There was on the show (and many of the analysts on air aren't prone to celebrate anything American) a sense of wonder and awe at what they witnessed Tuesday night, including the role of the media, the accuracy of polls and Romney's graceful concession.  

It was as if all the Whos up in Whoville had been deprived of all the trappings of a proper 21st Century election, but still managed to come together to pull it off.  Because while they didn't have what most other countries might deem essential to holding election, the Whos had one thing no money or legislation could buy -- trust in their system and traditions; social cohesion.  

Mexico's electoral system, like that of other countries trying to overcome a less democratic past, boast electoral systems brimming with safeguards.  These are electoral systems designed for societies and democracies characterized by mistrust.  And for all its state-of-the-art electoral institutions, the runner up in Mexico's last two presidential elections refused to concede graciously the way Mitt Romney did Tuesday night.  
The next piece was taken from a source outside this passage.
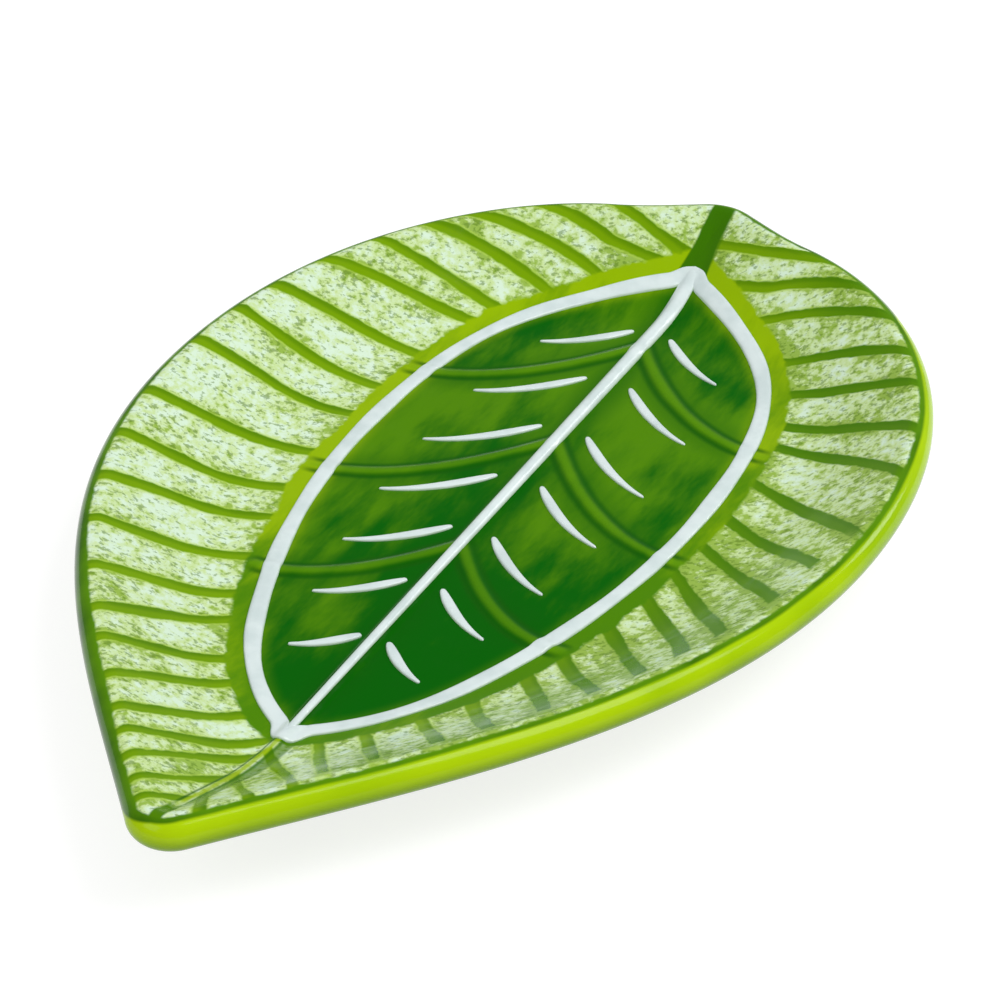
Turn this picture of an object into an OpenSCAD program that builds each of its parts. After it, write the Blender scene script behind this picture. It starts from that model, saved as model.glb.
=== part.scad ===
// Leaf shaped plate: a pressed earthenware dish with a round lip, a sloping wall, an embossed
// midrib and side veins, a foot ring underneath, fired-on glaze coats and raised white slip lines.
// The leaf lies along X with its tip at -X and its stem end at +X. It stands on z = 0.

/* [Plate] */
// Length of the clay from leaf tip to stem
plate_len = 250; // [220:1:300]
// Width of the clay where the leaf is widest
plate_w = 158; // [150:1:180]
// Height of the lip above the table
plate_h = 21; // [19:0.5:24]

/* [Wall and floor] */
// Radius of the round lip
lip_r = 3; // [2.4:0.1:3.6]
// Slope of the wall above level, in degrees
wall_slope = 30; // [27:1:34]
// Radius of the cove between wall and floor
cove_r = 36; // [26:1:40]
// Thickness of the floor
floor_t = 5.5; // [4.5:0.5:6.5]

/* [Foot ring] */
// Size of the foot ring, as a share of the flat underside
foot_share = 0.8; // [0.6:0.01:0.86]
// Width of the ring's clay
foot_t = 4.5; // [3:0.5:7]
// Height of the foot ring
foot_h = 2.5; // [1.5:0.5:3.5]

/* [Embossed veins] */
// Width of the raised midrib
rib_w = 2.6; // [1.6:0.2:4]
// Height of the raised midrib
rib_h = 1; // [0.6:0.1:1.6]
// Width of a side vein where it leaves the midrib
vein_w = 2.4; // [1.4:0.2:3.4]
// Height of a side vein where it leaves the midrib
vein_h = 0.8; // [0.5:0.1:1.2]
// Pairs of side veins
vein_pairs = 3; // [2:1:4]

/* [Glaze] */
// Thickness of one coat of glaze
coat_t = 0.4; // [0.3:0.05:0.6]
// Angle over the lip, from its crest outwards, where the dark band meets the outside glaze
band_angle = 30; // [15:5:45]
// Bare clay left beside the foot ring
wipe_w = 1; // [0.5:0.5:3]
// Width of one brushed stripe
stripe_w = 2.6; // [1.8:0.2:3.4]
// Stripes on each flank beside the leaf's tip
tip_stripes = 5; // [3:1:7]
// Stripes on each flank along the side
side_stripes = 15; // [10:1:18]
// Stripes on each flank beside the stem
stem_stripes = 1; // [1:1:2]
// Width of the stroke that is the leaf's stem
stem_w = 3.8; // [2.6:0.2:4.6]

/* [White slip lines] */
// Width of the leaf-shaped line
line_w = 3.2; // [2:0.2:4.4]
// Width of a side stroke at its thickest
stroke_w = 2; // [1.4:0.2:3]
// Height that the slip stands above the glaze
slip_h = 0.6; // [0.4:0.1:1]

/* [Hidden] */

// Half outline from tip to stem, as cubic curves. Each point is [share of the length from the tip,
// share of the half width].
outline_shares = [
    [[0, 0], [0, 0.029], [0.004, 0.057], [0.011, 0.076]],
    [[0.011, 0.076], [0.161, 0.484], [0.315, 1], [0.572, 1]],
    [[0.572, 1], [0.79, 1], [0.924, 0.62], [0.958, 0.3]],
    [[0.958, 0.3], [0.9665, 0.22], [0.9805, 0.148], [0.988, 0.105]],
    [[0.988, 0.105], [0.994, 0.07], [1, 0.045], [1, 0]]];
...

"No amount of safeguards and precision in the system can provide as much trust in the system as having the losers abide by results," one of the Tercer Grado panelists noted with a sigh.

The flawed, makeshift U.S. electoral system is the kind of system you can only tolerate in a society characterized by trust.  It's the equivalent of keeping your doors unlocked in the good old days.  Elections are volunteer-driven civic rituals that never had to be professionalized to the same degree they have been in much of the rest of the world.

Of course the credibility of the system, and our trust in it, has been tested in recent years, never moreso than in 2000. Lawyers were on call Tuesday in Ohio and elsewhere to pounce if necessary, and growing segments of our population resist accepting the full legitimacy of many of our elections.

So the trendline is worrying.  But I am glad Mexican TV helped put things in perspective and reminded me of our intangible comparative advantage as a democratic society -- trust.   Trust we need to cherish and preserve.